When a client contacts me normally their first question is how much do I charge, followed by “how long does it take” and then the one that is really bothering them: “Are you going to force me to throw my things away?”

Leaving aside the 2 first questions (I will write a small article on both later), I want to focus on the third question.

My answer to the question is:

No, I don’t force my clients to throw anything away. I do however challenge my clients to explain why certain items are not to be discarded.

When do I do that? Certainly when we find more than enough of the same objects (and of course, that it doesn’t apply to collections) and when a client makes a sad face (or even cries) when touching certain things.

I understand that the things in your home are part of your history. However, I always encourage my clients to be surrounded only by things that make them happy.

To every client who expresses his or her hesitation on letting go I ask:

– Does it make you happy or sad when you look at it?

– Is it a memory of a special person, and if so, do you have other objects that could be a better reminder of that person?

-Do you really need (pick a number) of (pick an object)?

Normally, after answering those questions the clients are much more inclined to let certain things go.

I then, advise my clients to keep the best thing that represents a person or a memory. The best thing is the trophy to be displayed with honor.

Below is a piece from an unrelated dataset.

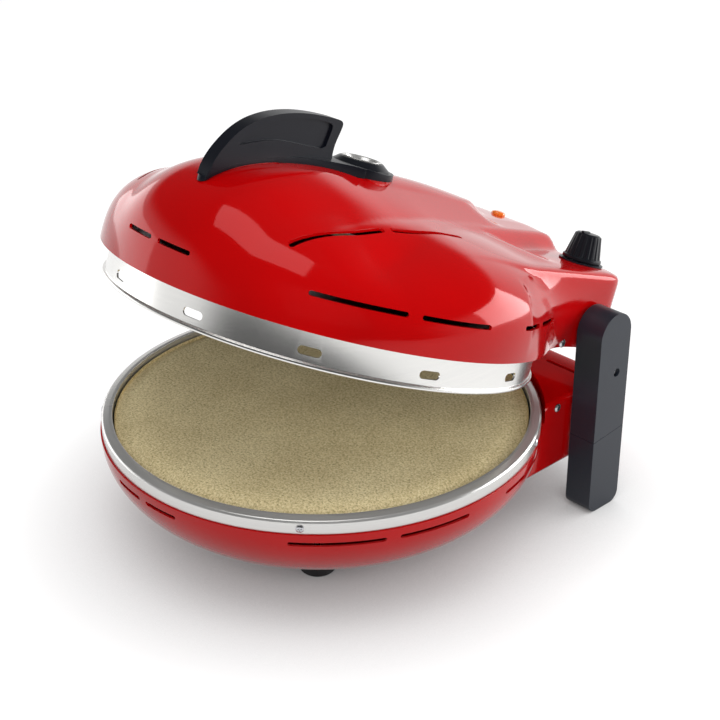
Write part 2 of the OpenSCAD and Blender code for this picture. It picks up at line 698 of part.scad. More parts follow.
// ---- handle and sight glass ---------------------------------------------------------------------

handle_screw_y = [-108, -52];
handle_tip_y = -149;
nose_w = 4.5;
seat_r = 26;
plate_top_z = 118.6;
plate_low_z = 113.6;
sight_y = 1.5;
sight_hole_r = 12.5;
sight_glass_r = 14.7;
bezel_r = 22.4;

function top_line(y) = lid_height(0, y);
function plate_low(y) = min(top_line(y) + 0.4, plate_low_z);
function plate_top(y) = mix(top_line(y) + 4.6, plate_top_z, ease((y + 30) / 45));

// Half width of the plate: slim under the fin, widening towards the round seat of the sight glass
function plate_half(y) = nose_w + (seat_r - nose_w) * pow(max(0, (y - handle_tip_y) / 134), 4);

// Plan of the plate, grown by t
module handle_plan(t) {
    edge = [for (y = [handle_tip_y + nose_w:6:-15]) [plate_half(y) + t, y]];
    polygon(concat(edge, [for (i = [len(edge) - 1:-1:0]) [-edge[i][0], edge[i][1]]]));
    translate([0, handle_tip_y + nose_w]) circle(r = nose_w + t, $fn = 48);
    translate([0, sight_y]) circle(r = seat_r + t, $fn = 96);
}

plate_ys = [for (k = [0:32]) mix(handle_tip_y - 1, sight_y + seat_r + 1, k / 32)];

module handle_plate() color(black) in_lid() difference() {
    intersection() {
        linear_extrude(height = 200) handle_plan(0);
        slab_x(-seat_r - 1, seat_r + 1) polygon(concat([for (y = plate_ys) [y, plate_low(y)]],
            [for (i = [len(plate_ys) - 1:-1:0]) [plate_ys[i], plate_top(plate_ys[i])]]));
    }
    lid_solid();
    for (y = handle_screw_y) translate([0, y, 60]) cylinder(r = screw_r + 0.1, h = 90, $fn = 24);
    translate([0, sight_y, 90]) cylinder(r = sight_hole_r, h = 60, $fn = 64);
    translate([0, sight_y, plate_top_z]) cylinder(r = bezel_r + 0.1, h = 20, $fn = 96);
}

// Side profile of the fin above the plate: [y, z] round the crest
fin_crest = [[-147.5, 97], [-144.7, 108.1], [-139, 118.5], [-129.8, 129.8], [-119.5, 137.9], [-108.1, 143.3],
    [-96, 147.1], [-83.2, 149.6], [-69.9, 150.9], [-56, 151.2], [-41.4, 150.7], [-34.5, 150], [-32, 147.6],
    [-33.4, 141], [-35.3, 134], [-35.8, 128.1], [-35.2, 122]];
fin_half_w = 6;
fin_round = 2;

module fin_slab(w, t) slab_x(-w, w) offset(delta = -t)
    polygon(concat(fin_crest, [for (y = [-36:-6:-148]) [y, plate_top(y) + 0.05 - t]]));

module handle_fin() color(black) in_lid() difference() {
    intersection() {
        linear_extrude(height = 200) handle_plan(1.2);
        union() {
            fin_slab(fin_half_w, fin_round);
            fin_slab(fin_half_w - fin_round, 0);
            fin_slab(fin_half_w - 0.6, 0.6);
        }
    }
    both_sides() slab_x(fin_half_w - 1.5, 40) polygon([
        [-123, 123], [-113.3, 125.1], [-101, 128], [-87.9, 129.2], [-58.2, 128], [-44.7, 128], [-43.2, 136],
        [-42.5, 146], [-59.8, 147.4], [-80.1, 145.8], [-99.1, 141.9], [-110.5, 136.5], [-119, 129.6]]);
    for (y = handle_screw_y) translate([0, y, 60]) cylinder(r = screw_r, h = 72, $fn = 24);
}

module handle_screws() color(steel) in_lid() for (y = handle_screw_y)
    translate([0, y, top_line(y) - shell_t - 4.4]) {
        cylinder(r = 4.2, h = 2.6, $fn = 32);
        cylinder(r = screw_r, h = 22, $fn = 24);
    }

sight_z = plate_top_z;

module sight_bezel() color(black) in_lid() translate([0, sight_y, sight_z + 0.1]) rotate_extrude($fn = 96)
    polygon([[15, 0], [bezel_r, 0], [bezel_r, 0.8], [16.8, 5], [15.6, 5.4], [15, 5]]);

module sight_glass() color("#9fb4bd", 0.5) in_lid() translate([0, sight_y, sight_z + 0.1])
    cylinder(r = sight_glass_r, h = 3, $fn = 96);

module sight_retainer() color(silver) in_lid() translate([0, sight_y, sight_z + 3.2])
    rotate_extrude($fn = 96) polygon([[12.2, 0], [sight_glass_r, 0], [sight_glass_r, 2.6], [13.6, 3], [12.2, 0.8]]);

base_shell();
base_band();
reflector_dish();
dish_standoffs();
baking_stone();
lower_heating_element();
lower_element_supports();
terminal_block();
feet();
foot_screws();
band_screws();
tail_screws();
cable_gland();
arm_frame_right();
arm_frame_left();
arm_cover_upper_right();
arm_cover_lower_right();
arm_cover_upper_left();
arm_cover_lower_left();
arm_bolts();
arm_screws();
hinge_rod();
slide_blocks();
rod_clips();
lid_shell();
lid_band();
lid_band_screws();
lid_tail_cover();
lid_reflector();
upper_heating_element();
upper_element_clips();
hinge_brackets();
lid_side_screws();
thermostat_body();
thermostat_bracket();
dial_plate();
pilot_lamp_lens();
pilot_lamp_body();
handle_plate();
handle_fin();
handle_screws();
sight_bezel();
sight_glass();
sight_retainer();
thermostat_knob();
knob_spindle();
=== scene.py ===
"""Looks of the electric pizza maker: a red bowl and dome, silver bands, stone, black handle and arms."""
import json
import math

import bmesh
import bpy
from mathutils import Matrix, Vector


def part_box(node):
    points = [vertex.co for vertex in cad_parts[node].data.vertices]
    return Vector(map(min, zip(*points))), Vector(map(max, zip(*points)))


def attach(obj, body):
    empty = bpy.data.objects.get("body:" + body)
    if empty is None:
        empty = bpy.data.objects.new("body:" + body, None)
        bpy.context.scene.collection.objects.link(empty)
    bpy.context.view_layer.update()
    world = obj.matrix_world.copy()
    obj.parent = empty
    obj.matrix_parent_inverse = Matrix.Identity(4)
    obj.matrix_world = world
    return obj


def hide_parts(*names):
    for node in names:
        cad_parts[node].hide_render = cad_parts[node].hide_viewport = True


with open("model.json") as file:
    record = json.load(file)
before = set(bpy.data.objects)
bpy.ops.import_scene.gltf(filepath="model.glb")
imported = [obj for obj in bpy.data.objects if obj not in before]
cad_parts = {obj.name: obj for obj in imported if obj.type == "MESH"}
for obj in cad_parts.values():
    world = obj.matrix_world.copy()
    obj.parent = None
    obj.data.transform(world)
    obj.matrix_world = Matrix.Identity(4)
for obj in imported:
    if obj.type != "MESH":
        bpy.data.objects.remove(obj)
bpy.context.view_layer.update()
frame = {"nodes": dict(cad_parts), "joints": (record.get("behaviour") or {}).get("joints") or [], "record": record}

MM = 0.001
TAU = 2 * math.pi

# ---- places: the rim's centre carries the base, the hinge carries the lid ------------------------

STONE_BELOW_RIM = 1.5 * MM
HINGE_Y = 165 * MM
HINGE_Z_LID = 36.3 * MM
joints = {j["name"]: j for j in frame["joints"]}
hinge = Vector(joints["lid_hinge"]["pos_m"])
lid_open = math.radians(-joints["lid_hinge"]["range_deg"][0])
rim = Vector((0, hinge.y - HINGE_Y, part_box("baking_stone")[1].z + STONE_BELOW_RIM))
BASE = Matrix.Translation(rim)
LID = (Matrix.Translation(hinge) @ Matrix.Rotation(-lid_open, 4, "X")
       @ Matrix.Translation((0, -HINGE_Y, -HINGE_Z_LID)))

# ---- driving sizes -------------------------------------------------------------------------------

RIM_R = 170 * MM
BOWL_R = 171.2 * MM
BOWL_DEPTH = 76 * MM
BAND_H = 11 * MM
SHELL_T = 2 * MM
TAIL_W = 130 * MM
TAIL_Y = 194 * MM
TAIL_CORNER = 20 * MM
TAIL_LOW = -56 * MM
DECK_Z = 2.5 * MM
DOME_R = 172 * MM
DOME_Z0 = 24.7 * MM
DOME_TOP = 116.5 * MM
LID_DECK_Z = 84 * MM
BOX_FULL = 30
EDGE_FILLET = 80 * MM
SIDE_BLEND = 8 * MM
SPINE_W = 26 * MM
LID_BAND_R = 163.5 * MM
SIDE_ARCS = [(39.5, 62.9), (66.2, 85.3), (98.8, 108.3), (111, 123)]
VENT_ARCS = [(-12.9, -2.7), (-0.3, 10.3)] + SIDE_ARCS + [(-b, -a) for a, b in SIDE_ARCS]
VENT_H = 3.4 * MM
LID_VENT_Z = 49.5 * MM
BASE_VENT_Z = -18.7 * MM
SHOULDER_SLOT_W = 4.8 * MM
SPLIT_GAP = 0.16 * MM
DECK_SLOT_X, DECK_SLOT_Y = (80 * MM, 116 * MM), 175.2 * MM
STONE_R = 160.3 * MM
STONE_T = 12 * MM
KNOB_AT = Vector((96, 172, 84.2)) * MM
KNOB_R, KNOB_H = 15.5 * MM, 22 * MM
KNOB_HOLE_R = 4.5 * MM
LAMP_AT = Vector((0, 178, 95)) * MM
LAMP_HOLE_R = 5.3 * MM
SIGHT_Y = 1.5 * MM
SIGHT_R = 12.5 * MM
BAND_SCREWS = (-42.5, 42.5, 118, 242)
LID_BAND_SCREWS = (148, 208, 238, 298)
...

To the clients that decide to keep the extra things or the things that make them sad I always remind I am there to help the organizing process to be more bearable, FUN even (and I have heard from several clients that they never expected to be organized so fast or even enjoy it). I also tell them that I am there to share my expertise and guide them toward whatever they told they were looking for in our assessment, but in the end of the day I leave to my own home and their things will stay with them, meaning that the FINAL word about what goes and what stays is always the client’s.

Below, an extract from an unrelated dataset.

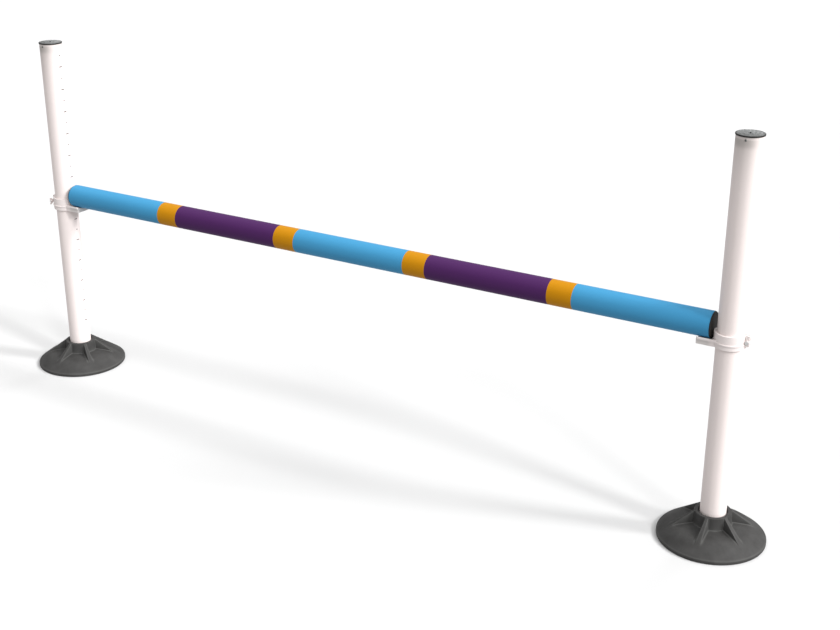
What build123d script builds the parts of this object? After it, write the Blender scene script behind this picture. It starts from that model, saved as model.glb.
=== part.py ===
from build123d import *
import math
import os

# A training jump: two free-standing stands with height-adjustable cups and a striped pole.
# Millimetres, +Z up. Origin on the ground midway between the stands, X along the pole.
# The left stand is on the -X side. Each cup points inwards, under the end of the pole.

# Driving dimensions
long_band_length = 520.0
short_band_length = 100.0
plug_to_collar_gap = 3.0

tube_radius = 48.0
tube_wall = 3.0
tube_length = 1500.0

foot_radius = 200.0
foot_rim_height = 14.0
foot_base_chamfer = 3.6
foot_rim_radius = 3.6
foot_hub_height = 111.0
foot_hub_wall = 19.7
foot_hub_spread = 4.0
foot_pocket_inner_height = 64.5
foot_pocket_outer_height = 52.0
foot_rib_count = 6
foot_first_rib_angle = 30.0
foot_pocket_inner_radius = 3.0
foot_pocket_blend_radius = 75.0
foot_rib_top_width = 11.0
foot_rib_outer_width = 20.0
foot_rib_draft = 4.3
foot_socket_floor = 20.0
foot_socket_clearance = 0.3
foot_mouth_flare = 6.2
foot_mouth_depth = 16.0

cap_flange_overhang = 2.0
cap_flange_thickness = 5.0
cap_skirt_depth = 26.0
cap_skirt_wall = 3.0
cap_skirt_clearance = 0.15
cap_edge_radius = 1.5
cap_rim_width = 5.0
cap_dish_depth = 0.8
cap_boss_radius = 6.0

cap_screw_drop = 10.0
cap_screw_radius = 2.0
cap_screw_head_radius = 4.2
cap_screw_head_height = 2.4
cap_screw_point = 4.0
cap_screw_clearance = 0.1

cup_bottom = 768.5
cup_height = 52.5
cup_collar_wall = 8.5
cup_collar_clearance = 0.5
cup_trough_length = 52.0
cup_half_width = 45.0
cup_floor_rise = 15.8
cup_lip_rise = 11.0
cup_trough_lip_width = 3.0
cup_wall = 3.5
cup_rim_overhang = 3.0
cup_rim_underside = 16.5
cup_rim_band = 5.0
cup_underside_ribs = 2
cup_end_radius = 5.0

ear_length = 14.0
ear_bottom_rise = 12.0
ear_half_gap = 2.5
ear_thickness = 9.5
ear_boss_radius = 8.5
ear_boss_height = 2.0
ear_rib_width = 3.0
ear_corner_radius = 4.0

bolt_to_collar = 6.5
bolt_rise = 28.5
bolt_radius = 4.0
bolt_clearance = 0.15
bolt_head_across_flats = 13.0
bolt_head_height = 5.5
bolt_head_chamfer = 0.8

washer_radius = 8.0
washer_thickness = 1.6

nut_hub_base_radius = 7.5
nut_hub_top_radius = 6.0
nut_hub_length = 20.0
nut_wing_start = 18.5
nut_wing_span = 31.0
nut_wing_rise = 9.0
nut_wing_thickness = 4.0
nut_wing_foot = 4.0
nut_wing_root_depth = 1.5
nut_wing_corner = 3.5
nut_clearance = 0.08
nut_seat_clearance = 0.3
bolt_end_past_nut = 3.0

pole_radius = 49.0
pole_core_wall = 3.0
pole_band_thickness = 0.6
pole_band_clearance = 0.1
pole_seat_clearance = 0.3

plug_flange_thickness = 5.0
plug_flange_inset = 1.4
plug_edge_radius = 2.0
plug_skirt_depth = 40.0
plug_skirt_wall = 3.0
plug_skirt_clearance = 0.15

# The bands from the left end of the pole to the right end
long_band_colours = ["blue", "purple", "blue", "purple", "blue"]
short_band_colour = "orange"

# Lengths, heights and radii that follow
collar_bore = tube_radius + cup_collar_clearance
collar_radius = collar_bore + cup_collar_wall
cup_reach = collar_radius + cup_trough_length
ear_reach = collar_radius + ear_length
bolt_reach = collar_radius + bolt_to_collar

short_band_count = len(long_band_colours) - 1
pole_length = len(long_band_colours) * long_band_length + short_band_count * short_band_length
pole_end_to_stand_axis = collar_radius + plug_to_collar_gap + plug_flange_thickness
stand_spacing = pole_length + 2 * pole_end_to_stand_axis

socket_radius = tube_radius + foot_socket_clearance
foot_hub_top_radius = socket_radius + foot_hub_wall
foot_hub_base_radius = foot_hub_top_radius + foot_hub_spread

tube_bore = tube_radius - tube_wall
tube_bottom = foot_socket_floor
tube_top = tube_bottom + tube_length
cap_screw_height = tube_top - cap_screw_drop
cap_top = tube_top + cap_flange_thickness
cap_flange_radius = tube_radius + cap_flange_overhang
cap_skirt_radius = tube_bore - cap_skirt_clearance
cap_dish_radius = cap_flange_radius - cap_rim_width

cup_top = cup_bottom + cup_height
cradle_floor = cup_bottom + cup_floor_rise
cradle_lip = cradle_floor + cup_lip_rise
cradle_half_width = cup_half_width - cup_trough_lip_width
cradle_radius = (cradle_half_width**2 + cup_lip_rise**2) / (2 * cup_lip_rise)
cradle_axis = cradle_floor + cradle_radius
rim_bottom = cup_bottom + cup_rim_underside
ear_outer_face = ear_half_gap + ear_thickness
ear_boss_face = ear_outer_face + ear_boss_height
bolt_height = cup_bottom + bolt_rise
nut_seat = ear_boss_face + washer_thickness + nut_seat_clearance

pole_axis = cradle_floor + pole_seat_clearance + pole_radius
core_radius = pole_radius - pole_band_thickness
core_bore = core_radius - pole_core_wall

# The stands are turned half round to each other, so one moulding serves both sides.
left_place = Location((-stand_spacing / 2, 0, 0))
right_place = Location((stand_spacing / 2, 0, 0), (0, 0, 180))
sides = {"left": left_place, "right": right_place}

os.makedirs("parts", exist_ok=True)


def save(solid, name):
    """Labels one finished piece and writes it under its own name."""
    solid.label = name
    export_step(solid, "parts/" + name + ".step")


def save_both(solid, name):
    """Writes the left copy of a piece, and the right copy turned half round."""
    for side, place in sides.items():
        save(place * solid, side + "_" + name)


def save_both_facing_front(solid, name):
    """Writes both copies of a piece without turning it, so that the cap screws face the front."""
    for side, place in sides.items():
        save(Location(place.position) * solid, side + "_" + name)


# The cone's slope carries on over the pockets as the crests of the ribs
cone_slope = (foot_hub_height - foot_rim_height) / (foot_radius - foot_hub_top_radius)
pocket_outer_radius = foot_radius - (foot_pocket_outer_height - foot_rim_height) / cone_slope

# Foot ribs: six bars that widen outwards, with moulding draft, cut back to the slope of the cone
rib_spread = (foot_rib_outer_width - foot_rib_top_width) / 2 / (pocket_outer_radius - foot_hub_top_radius)
rib_draft_at_floor = foot_hub_height * math.tan(math.radians(foot_rib_draft))
rib_inner_half = foot_rib_top_width / 2 - rib_spread * foot_hub_top_radius + rib_draft_at_floor
rib_outer_half = rib_inner_half + rib_spread * foot_radius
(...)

That said, I completely understand the emotional weight of such drastic decisions… Letting go means freeing yourself of your past and sometimes the past was so good, so beautiful that we want to hold to it; but memories are only memories and carrying a physical token of that memory can be exhausting and expensive.

It is tiring to clean a home full of things, it is expensive to move those things from one home to another… and the most important thing: it is impossible for anyone to enjoy their treasures if they are buried bellow or behind meaningless things.

There are alternative ways of keeping a memory and letting things go. Can you think of one right now? Read about them here.

Another point that I wanted to make is that if you believe in energy, as I do, you will know that energy has to be recycled. I lost count of how many times I receive emails, texts or calls telling me how much better the person is feeling in their environment and/or that something pleasurable unexpected had happened after the organizing session. It is the energy flowing!

Letting go IS difficult, but the reward that comes after that is much bigger. Its like if you just got a new journal and are ready to write a new story in the chapter of your life.